Tuesday, August 11, 2015
Exhibit Hall, Baltimore Convention Center
Frederik De Laender, Biology Department, University of Namur, Belgium
Jason R. Rohr, Department of Integrative Biology, University of South Florida, Tampa, FL
Francesco Pomati, Aquatic Ecology, Eawag: Swiss Federal Institute of Aquatic Science and Technology, Dübendorf, Switzerland
Carlos J. Melian, Center for Ecology, Evolution and Biogeochemistry, Swiss Federal Institute of Science and Technology, Kastanienbaum, Switzerland
Background/Question/Methods

Stressors can change both diversity (B) and ecosystem functioning (EF), as such leading to B-EF relationships that predict the functioning of stressed ecosystems for a given amount of stress-induced diversity loss. Using a well-known community model, we theoretically explore how toxicity-induced changes in fi (per-capita contributions of species i to EF) and Ki (carrying capacity of species i) map to changes in B and EF. Next, we test how applying different concentration ranges of the toxicant would result in different B-EF relationships.

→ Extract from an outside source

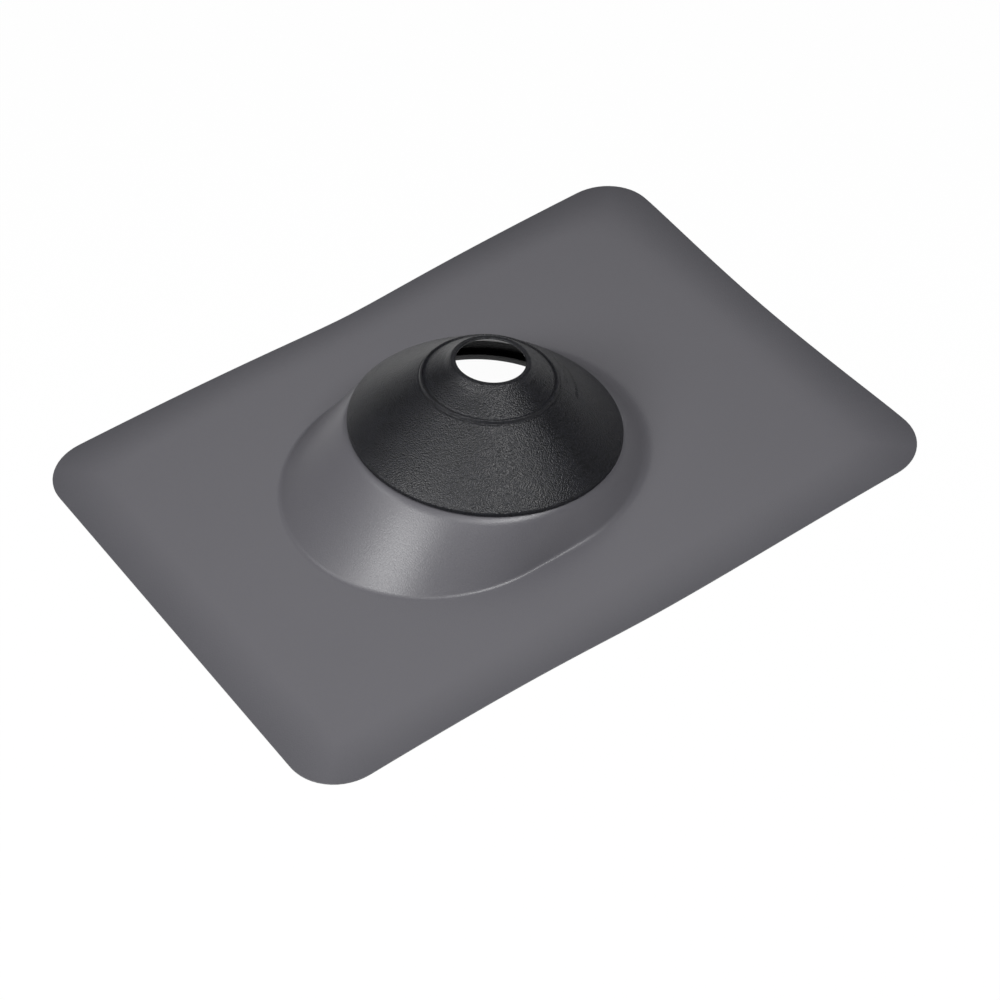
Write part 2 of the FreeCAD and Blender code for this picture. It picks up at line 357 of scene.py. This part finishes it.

We simulated a community of 20 ecologically equivalent species, each with an initial density of 100, assuming intraspecific competition was higher than interspecific competition, a prerequisite for co-existence. We considered the special case where species sensitivity for contaminant-induced reductions in Ki is proportional to species sensitivity for contaminant-induced reductions in fi, and that fi is a more sensitive endpoint than Ki, i.e. that changes in per-capita functional rates occur sooner (i.e. at lower concentrations) than changes in the maximal density attained.

Results/Conclusions

At stress levels only affected the median of the community-mean per-capita contributions (fi) to ecosystem functioning (EF), no significant linear B-EF relationship (with B = Evenness) could be found. Stress levels affecting only fi and Ki (and thus density) changed Shannon evenness by <1%, resulting in steep B-EF slopes. Stress levels affecting Shannon evenness, next to fi and Ki, led to significant B-EF slopes that were less steep. Stress levels affecting fi, Ki (and thus density), Shannon evenness, and richness, produced the flattest B-EF slopes, yet resulted in the most profound changes in EF. Overall, the model suggests that concentration-range-specific mechanisms driving EF loss cause nonlinear B-EF relationships across the complete concentration range.

Our results were sensitive to changes in the degree of interspecific competition. Additional simulations run for higher degrees of interspecific competition (but still less than interspecific competition) linearized overall B-EF slopes, mostly because evenness became more sensitive to stress than density. This is sensible since higher competition among species will more rapidly lead to uneven communities for the same stressor effects on density. Nevertheless, the overall B-EF relation remains nonlinear, as found for the initial parameter setting.